### TO DO
Your task is to copy every record exactly.

### INPUT MATERIAL
'''
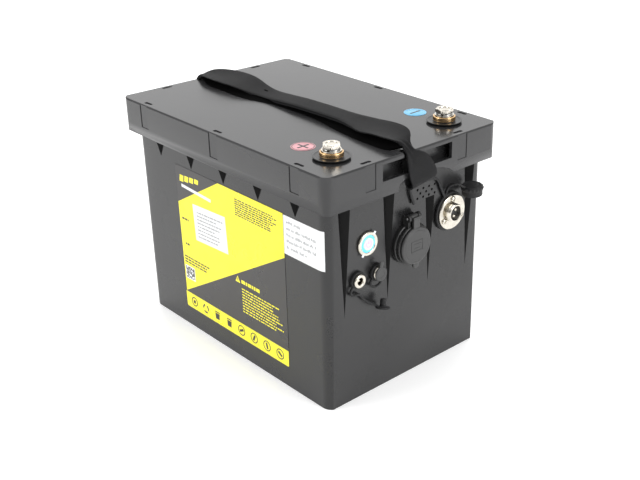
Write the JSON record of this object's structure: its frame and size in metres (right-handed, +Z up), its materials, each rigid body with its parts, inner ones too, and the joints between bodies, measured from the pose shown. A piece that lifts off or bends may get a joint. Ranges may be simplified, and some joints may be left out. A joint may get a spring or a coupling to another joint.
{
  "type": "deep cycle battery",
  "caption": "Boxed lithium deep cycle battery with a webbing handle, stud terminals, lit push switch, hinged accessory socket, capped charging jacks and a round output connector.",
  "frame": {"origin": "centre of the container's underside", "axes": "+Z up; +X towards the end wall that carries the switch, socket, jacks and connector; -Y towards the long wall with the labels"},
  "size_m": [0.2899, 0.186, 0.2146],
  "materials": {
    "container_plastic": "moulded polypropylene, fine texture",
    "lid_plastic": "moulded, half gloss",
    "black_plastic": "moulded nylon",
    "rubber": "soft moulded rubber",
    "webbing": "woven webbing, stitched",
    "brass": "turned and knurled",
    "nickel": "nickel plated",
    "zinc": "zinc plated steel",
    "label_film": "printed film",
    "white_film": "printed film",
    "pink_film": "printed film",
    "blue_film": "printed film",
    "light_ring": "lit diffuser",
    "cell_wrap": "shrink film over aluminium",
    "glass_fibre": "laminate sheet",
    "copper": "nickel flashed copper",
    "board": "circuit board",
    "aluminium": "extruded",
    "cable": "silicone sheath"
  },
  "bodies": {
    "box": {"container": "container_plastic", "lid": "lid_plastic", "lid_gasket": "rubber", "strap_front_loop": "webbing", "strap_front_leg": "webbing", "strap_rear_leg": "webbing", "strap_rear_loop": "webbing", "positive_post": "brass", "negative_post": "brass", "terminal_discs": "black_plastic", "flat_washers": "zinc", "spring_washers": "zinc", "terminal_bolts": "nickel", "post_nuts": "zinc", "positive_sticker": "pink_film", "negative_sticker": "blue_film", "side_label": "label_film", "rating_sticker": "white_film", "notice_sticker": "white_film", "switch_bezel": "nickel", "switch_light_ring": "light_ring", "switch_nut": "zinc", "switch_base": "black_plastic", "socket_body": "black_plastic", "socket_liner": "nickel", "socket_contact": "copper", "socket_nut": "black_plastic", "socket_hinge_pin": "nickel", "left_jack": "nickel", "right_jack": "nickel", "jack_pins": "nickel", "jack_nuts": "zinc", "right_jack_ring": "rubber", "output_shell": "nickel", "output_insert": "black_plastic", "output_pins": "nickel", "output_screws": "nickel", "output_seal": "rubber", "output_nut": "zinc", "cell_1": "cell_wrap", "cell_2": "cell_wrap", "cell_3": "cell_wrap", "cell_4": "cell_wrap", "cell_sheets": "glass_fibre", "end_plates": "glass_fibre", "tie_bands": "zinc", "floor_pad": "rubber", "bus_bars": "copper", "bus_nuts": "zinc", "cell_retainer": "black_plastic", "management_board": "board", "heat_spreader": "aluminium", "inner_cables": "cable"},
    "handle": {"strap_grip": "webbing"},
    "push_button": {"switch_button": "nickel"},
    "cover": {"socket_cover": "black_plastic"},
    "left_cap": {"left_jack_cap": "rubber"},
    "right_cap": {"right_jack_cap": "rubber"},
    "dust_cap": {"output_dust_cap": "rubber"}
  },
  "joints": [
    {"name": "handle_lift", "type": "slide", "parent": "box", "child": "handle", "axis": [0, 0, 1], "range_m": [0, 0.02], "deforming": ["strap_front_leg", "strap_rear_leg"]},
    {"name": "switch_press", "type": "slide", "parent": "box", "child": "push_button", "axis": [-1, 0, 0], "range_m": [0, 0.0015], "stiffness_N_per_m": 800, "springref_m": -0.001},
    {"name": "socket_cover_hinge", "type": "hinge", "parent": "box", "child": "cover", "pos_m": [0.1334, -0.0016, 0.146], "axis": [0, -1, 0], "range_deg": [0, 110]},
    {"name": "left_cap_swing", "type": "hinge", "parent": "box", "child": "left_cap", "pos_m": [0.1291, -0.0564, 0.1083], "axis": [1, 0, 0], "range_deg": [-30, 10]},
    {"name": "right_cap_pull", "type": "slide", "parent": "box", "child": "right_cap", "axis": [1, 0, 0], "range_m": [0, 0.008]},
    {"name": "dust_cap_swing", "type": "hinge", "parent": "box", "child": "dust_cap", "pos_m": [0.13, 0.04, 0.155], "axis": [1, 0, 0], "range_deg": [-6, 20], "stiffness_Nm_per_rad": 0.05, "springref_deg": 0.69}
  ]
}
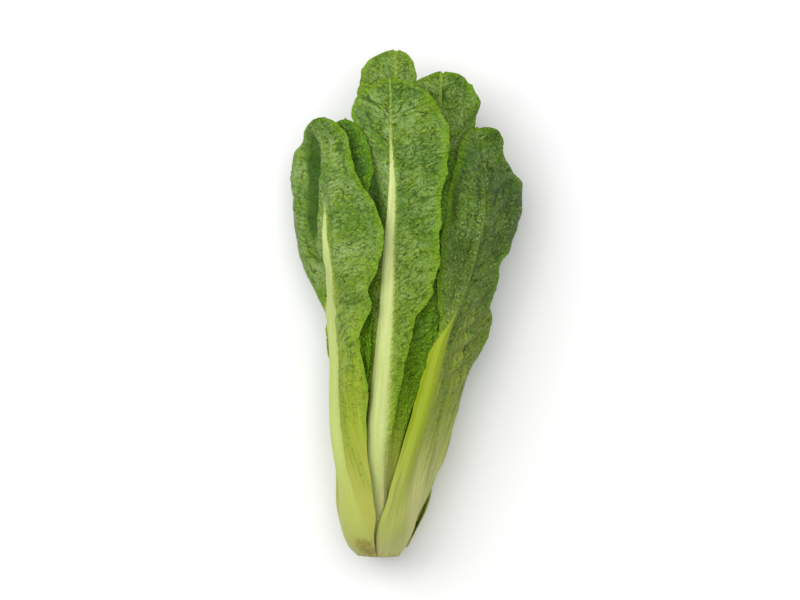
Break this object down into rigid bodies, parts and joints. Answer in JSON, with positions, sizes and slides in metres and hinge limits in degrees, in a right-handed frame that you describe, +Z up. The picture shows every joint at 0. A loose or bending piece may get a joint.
'''
### SOLUTION FOR THIS TASK
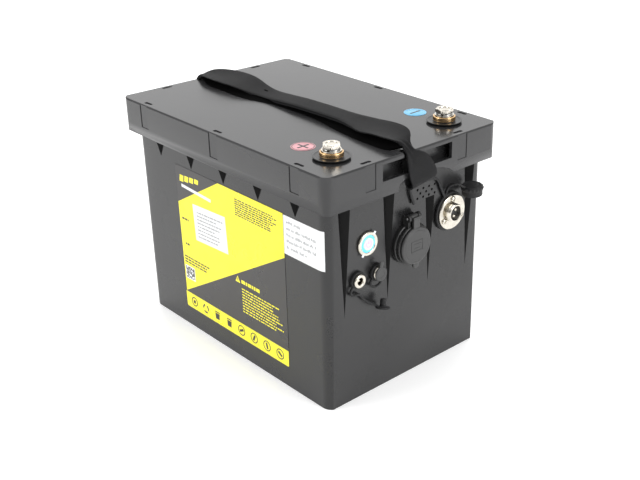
Write the JSON record of this object's structure: its frame and size in metres (right-handed, +Z up), its materials, each rigid body with its parts, inner ones too, and the joints between bodies, measured from the pose shown. A piece that lifts off or bends may get a joint. Ranges may be simplified, and some joints may be left out. A joint may get a spring or a coupling to another joint.
{
  "type": "deep cycle battery",
  "caption": "Boxed lithium deep cycle battery with a webbing handle, stud terminals, lit push switch, hinged accessory socket, capped charging jacks and a round output connector.",
  "frame": {"origin": "centre of the container's underside", "axes": "+Z up; +X towards the end wall that carries the switch, socket, jacks and connector; -Y towards the long wall with the labels"},
  "size_m": [0.2899, 0.186, 0.2146],
  "materials": {
    "container_plastic": "moulded polypropylene, fine texture",
    "lid_plastic": "moulded, half gloss",
    "black_plastic": "moulded nylon",
    "rubber": "soft moulded rubber",
    "webbing": "woven webbing, stitched",
    "brass": "turned and knurled",
    "nickel": "nickel plated",
    "zinc": "zinc plated steel",
    "label_film": "printed film",
    "white_film": "printed film",
    "pink_film": "printed film",
    "blue_film": "printed film",
    "light_ring": "lit diffuser",
    "cell_wrap": "shrink film over aluminium",
    "glass_fibre": "laminate sheet",
    "copper": "nickel flashed copper",
    "board": "circuit board",
    "aluminium": "extruded",
    "cable": "silicone sheath"
  },
  "bodies": {
    "box": {"container": "container_plastic", "lid": "lid_plastic", "lid_gasket": "rubber", "strap_front_loop": "webbing", "strap_front_leg": "webbing", "strap_rear_leg": "webbing", "strap_rear_loop": "webbing", "positive_post": "brass", "negative_post": "brass", "terminal_discs": "black_plastic", "flat_washers": "zinc", "spring_washers": "zinc", "terminal_bolts": "nickel", "post_nuts": "zinc", "positive_sticker": "pink_film", "negative_sticker": "blue_film", "side_label": "label_film", "rating_sticker": "white_film", "notice_sticker": "white_film", "switch_bezel": "nickel", "switch_light_ring": "light_ring", "switch_nut": "zinc", "switch_base": "black_plastic", "socket_body": "black_plastic", "socket_liner": "nickel", "socket_contact": "copper", "socket_nut": "black_plastic", "socket_hinge_pin": "nickel", "left_jack": "nickel", "right_jack": "nickel", "jack_pins": "nickel", "jack_nuts": "zinc", "right_jack_ring": "rubber", "output_shell": "nickel", "output_insert": "black_plastic", "output_pins": "nickel", "output_screws": "nickel", "output_seal": "rubber", "output_nut": "zinc", "cell_1": "cell_wrap", "cell_2": "cell_wrap", "cell_3": "cell_wrap", "cell_4": "cell_wrap", "cell_sheets": "glass_fibre", "end_plates": "glass_fibre", "tie_bands": "zinc", "floor_pad": "rubber", "bus_bars": "copper", "bus_nuts": "zinc", "cell_retainer": "black_plastic", "management_board": "board", "heat_spreader": "aluminium", "inner_cables": "cable"},
    "handle": {"strap_grip": "webbing"},
    "push_button": {"switch_button": "nickel"},
    "cover": {"socket_cover": "black_plastic"},
    "left_cap": {"left_jack_cap": "rubber"},
    "right_cap": {"right_jack_cap": "rubber"},
    "dust_cap": {"output_dust_cap": "rubber"}
  },
  "joints": [
    {"name": "handle_lift", "type": "slide", "parent": "box", "child": "handle", "axis": [0, 0, 1], "range_m": [0, 0.02], "deforming": ["strap_front_leg", "strap_rear_leg"]},
    {"name": "switch_press", "type": "slide", "parent": "box", "child": "push_button", "axis": [-1, 0, 0], "range_m": [0, 0.0015], "stiffness_N_per_m": 800, "springref_m": -0.001},
    {"name": "socket_cover_hinge", "type": "hinge", "parent": "box", "child": "cover", "pos_m": [0.1334, -0.0016, 0.146], "axis": [0, -1, 0], "range_deg": [0, 110]},
    {"name": "left_cap_swing", "type": "hinge", "parent": "box", "child": "left_cap", "pos_m": [0.1291, -0.0564, 0.1083], "axis": [1, 0, 0], "range_deg": [-30, 10]},
    {"name": "right_cap_pull", "type": "slide", "parent": "box", "child": "right_cap", "axis": [1, 0, 0], "range_m": [0, 0.008]},
    {"name": "dust_cap_swing", "type": "hinge", "parent": "box", "child": "dust_cap", "pos_m": [0.13, 0.04, 0.155], "axis": [1, 0, 0], "range_deg": [-6, 20], "stiffness_Nm_per_rad": 0.05, "springref_deg": 0.69}
  ]
}
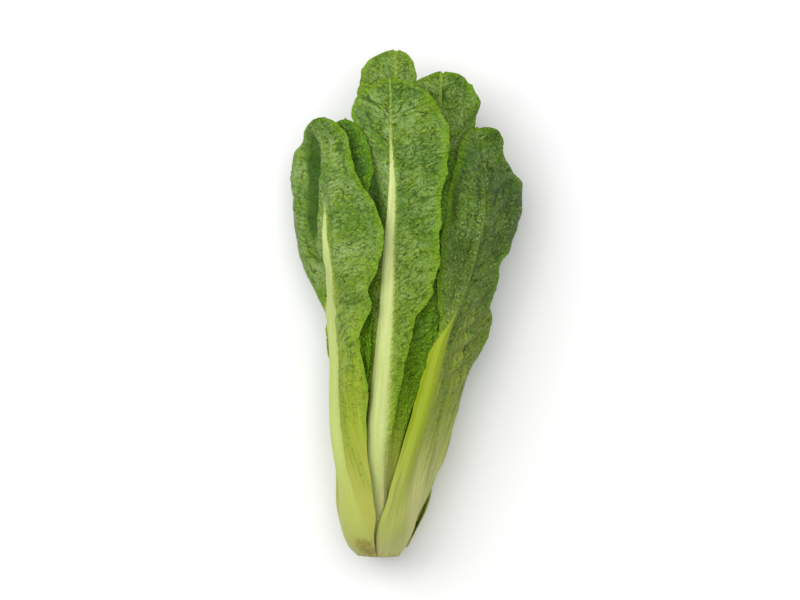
Break this object down into rigid bodies, parts and joints. Answer in JSON, with positions, sizes and slides in metres and hinge limits in degrees, in a right-handed frame that you describe, +Z up. The picture shows every joint at 0. A loose or bending piece may get a joint.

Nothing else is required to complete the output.